The Department of Art and Art History presents Layer Cake, an exhibition of works by five first-year MFA students in art practice: Amy Elkins, Gabriella Grill, Joshua Moreno, Miguel Novelo, and Gregory Rick.
Amy Elkins is a visual artist whose work investigates the psychological and sociological impacts of mass incarceration in America. In her latest work, she utilizes an uncountable amount of catalog images of prison uniforms from “America’s leading detention supplier” among other materials to examine the dizzying effects of binge incarceration in a nation that on any given day holds roughly 2.3 million people behind bars.
Creating work with reused and recycled articles of clothing, jewelry, and household items as material, Gabriella Grill draws attention to the discarded.
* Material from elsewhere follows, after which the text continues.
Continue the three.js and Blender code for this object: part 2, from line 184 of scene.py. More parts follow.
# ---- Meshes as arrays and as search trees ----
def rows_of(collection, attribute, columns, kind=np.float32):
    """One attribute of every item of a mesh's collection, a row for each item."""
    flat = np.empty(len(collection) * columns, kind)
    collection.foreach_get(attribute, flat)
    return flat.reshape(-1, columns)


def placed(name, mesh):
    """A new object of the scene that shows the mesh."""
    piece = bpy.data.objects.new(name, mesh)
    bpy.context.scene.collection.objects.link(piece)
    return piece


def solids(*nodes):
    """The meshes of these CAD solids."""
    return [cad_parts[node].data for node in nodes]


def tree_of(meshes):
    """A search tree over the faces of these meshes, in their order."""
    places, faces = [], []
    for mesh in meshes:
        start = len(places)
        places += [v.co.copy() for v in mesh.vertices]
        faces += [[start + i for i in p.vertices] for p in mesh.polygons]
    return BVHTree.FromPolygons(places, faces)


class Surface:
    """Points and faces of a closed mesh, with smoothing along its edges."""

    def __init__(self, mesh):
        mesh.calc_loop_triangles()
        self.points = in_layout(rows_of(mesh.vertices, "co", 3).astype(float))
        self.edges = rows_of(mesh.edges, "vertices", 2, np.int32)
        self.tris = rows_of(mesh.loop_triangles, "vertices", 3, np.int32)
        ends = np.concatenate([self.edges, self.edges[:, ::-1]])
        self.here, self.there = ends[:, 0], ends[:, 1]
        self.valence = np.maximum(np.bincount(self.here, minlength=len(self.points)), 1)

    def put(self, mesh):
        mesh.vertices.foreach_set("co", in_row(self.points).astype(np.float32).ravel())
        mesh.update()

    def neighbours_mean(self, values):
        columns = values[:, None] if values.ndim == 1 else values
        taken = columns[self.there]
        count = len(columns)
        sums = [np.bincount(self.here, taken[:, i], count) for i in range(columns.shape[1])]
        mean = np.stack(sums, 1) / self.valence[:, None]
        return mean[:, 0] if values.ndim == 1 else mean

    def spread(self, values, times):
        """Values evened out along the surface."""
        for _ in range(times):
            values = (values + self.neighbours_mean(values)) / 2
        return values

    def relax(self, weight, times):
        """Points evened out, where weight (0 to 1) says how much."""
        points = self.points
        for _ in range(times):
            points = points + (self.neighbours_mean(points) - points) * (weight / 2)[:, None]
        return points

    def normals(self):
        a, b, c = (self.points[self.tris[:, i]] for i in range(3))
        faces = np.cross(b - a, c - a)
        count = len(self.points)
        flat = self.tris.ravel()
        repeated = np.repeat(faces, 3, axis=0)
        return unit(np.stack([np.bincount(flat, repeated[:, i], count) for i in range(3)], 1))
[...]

These discarded items and their embodied histories become symbols and metaphors for human aging and the cycle of life. Grill’s work considers topics including fast fashion and consumerism, as well as the conservation of personal history and material culture.
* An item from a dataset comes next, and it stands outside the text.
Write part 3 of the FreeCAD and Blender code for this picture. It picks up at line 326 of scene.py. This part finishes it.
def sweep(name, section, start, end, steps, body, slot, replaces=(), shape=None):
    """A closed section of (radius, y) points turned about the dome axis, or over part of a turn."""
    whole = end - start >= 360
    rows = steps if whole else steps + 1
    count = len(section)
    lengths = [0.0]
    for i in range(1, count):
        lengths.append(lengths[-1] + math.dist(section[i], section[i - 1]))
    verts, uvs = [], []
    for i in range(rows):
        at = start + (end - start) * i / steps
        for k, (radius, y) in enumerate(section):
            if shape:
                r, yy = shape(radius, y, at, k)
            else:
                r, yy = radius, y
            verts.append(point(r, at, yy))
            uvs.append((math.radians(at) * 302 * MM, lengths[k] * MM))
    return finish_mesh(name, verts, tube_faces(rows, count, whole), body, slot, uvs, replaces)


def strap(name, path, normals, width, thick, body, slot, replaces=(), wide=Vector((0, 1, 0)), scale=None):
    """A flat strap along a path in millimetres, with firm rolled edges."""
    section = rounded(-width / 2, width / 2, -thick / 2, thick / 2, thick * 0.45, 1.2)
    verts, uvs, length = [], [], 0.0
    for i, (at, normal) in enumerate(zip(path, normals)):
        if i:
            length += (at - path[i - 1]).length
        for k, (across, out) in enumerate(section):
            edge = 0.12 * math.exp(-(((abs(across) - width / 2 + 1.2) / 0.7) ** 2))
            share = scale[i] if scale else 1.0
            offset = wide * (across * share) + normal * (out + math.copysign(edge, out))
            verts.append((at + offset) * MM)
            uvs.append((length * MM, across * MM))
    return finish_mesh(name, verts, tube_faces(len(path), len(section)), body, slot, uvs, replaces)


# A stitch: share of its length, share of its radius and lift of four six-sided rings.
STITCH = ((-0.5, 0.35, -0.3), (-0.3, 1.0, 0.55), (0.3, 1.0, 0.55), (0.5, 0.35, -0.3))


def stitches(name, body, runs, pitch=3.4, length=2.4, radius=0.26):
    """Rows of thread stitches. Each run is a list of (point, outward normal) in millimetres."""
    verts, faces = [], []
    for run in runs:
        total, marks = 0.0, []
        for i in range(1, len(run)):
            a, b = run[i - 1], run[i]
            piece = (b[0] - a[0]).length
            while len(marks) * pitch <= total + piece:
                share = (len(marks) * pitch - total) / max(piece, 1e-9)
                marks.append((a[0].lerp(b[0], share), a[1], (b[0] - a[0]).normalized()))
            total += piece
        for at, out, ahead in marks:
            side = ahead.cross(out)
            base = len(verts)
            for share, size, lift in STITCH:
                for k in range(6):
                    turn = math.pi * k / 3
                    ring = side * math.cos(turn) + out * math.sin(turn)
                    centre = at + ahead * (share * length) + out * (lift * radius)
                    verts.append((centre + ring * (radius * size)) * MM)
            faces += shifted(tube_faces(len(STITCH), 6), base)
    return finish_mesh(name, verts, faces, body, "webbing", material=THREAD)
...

Joshua Moreno’s work examines the overlapping relationship between the natural and man-made environment and highlights patterns and systems of efficiency that exist within them. Using sculpture, installation, and drawing, Moreno generates compositions that reflect notions of cause and effect, disorder and order, ephemerality, and chance.
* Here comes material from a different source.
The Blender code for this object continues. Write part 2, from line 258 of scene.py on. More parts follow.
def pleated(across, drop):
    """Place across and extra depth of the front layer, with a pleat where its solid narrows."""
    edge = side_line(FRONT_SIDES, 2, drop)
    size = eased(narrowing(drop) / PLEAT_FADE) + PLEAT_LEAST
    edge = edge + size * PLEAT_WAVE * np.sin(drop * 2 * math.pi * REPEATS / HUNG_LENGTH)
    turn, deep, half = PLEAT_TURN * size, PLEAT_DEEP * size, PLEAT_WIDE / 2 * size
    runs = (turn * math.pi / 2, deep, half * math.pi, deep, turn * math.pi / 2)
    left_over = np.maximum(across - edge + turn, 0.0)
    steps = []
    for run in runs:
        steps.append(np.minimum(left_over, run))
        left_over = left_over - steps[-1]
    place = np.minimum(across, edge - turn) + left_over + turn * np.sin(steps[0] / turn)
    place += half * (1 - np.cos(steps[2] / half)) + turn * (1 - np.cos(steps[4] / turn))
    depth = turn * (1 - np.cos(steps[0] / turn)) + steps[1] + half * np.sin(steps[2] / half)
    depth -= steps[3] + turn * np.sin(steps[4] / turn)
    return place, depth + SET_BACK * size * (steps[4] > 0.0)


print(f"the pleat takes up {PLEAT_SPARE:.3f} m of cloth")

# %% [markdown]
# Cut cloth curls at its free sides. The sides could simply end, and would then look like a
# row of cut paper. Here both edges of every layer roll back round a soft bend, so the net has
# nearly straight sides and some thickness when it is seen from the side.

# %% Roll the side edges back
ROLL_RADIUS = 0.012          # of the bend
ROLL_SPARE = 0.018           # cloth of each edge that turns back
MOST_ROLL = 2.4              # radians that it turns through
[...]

Miguel Novelo currently researches tangible and present moving image experiences. His work explores language, translations, and cosmic storytelling. Novelo creates experiences for the viewer that showcase a cooperative relationship between the “spectator” and “the art." To see and be seen. Novelo depicts the role of viewership and media by using characters and environments that play with freedom and spontaneity, creating relatable and universal points of view. His latest work focuses on innovative ways to attain engagement, which would develop empathetic channels between the self and the other.
Gregory Rick: My father went to prison when I was seven for attempted murder. Although losing my dad was rough, he left me books on history and art. Art was a bastion of light after I returned from Iraq, and helped me deal with the externalities of war. I tell stories that reflect my story but are not totally personal and are still in dialogue with the wider world. I explore the internal through the external and vice versa. Where myth gives voice to the underbelly, the lumpen in tandem with displaying the familiar and grandiose. My work tethers together seemingly opposing ideas as I teether between the personal, the historical, and the political.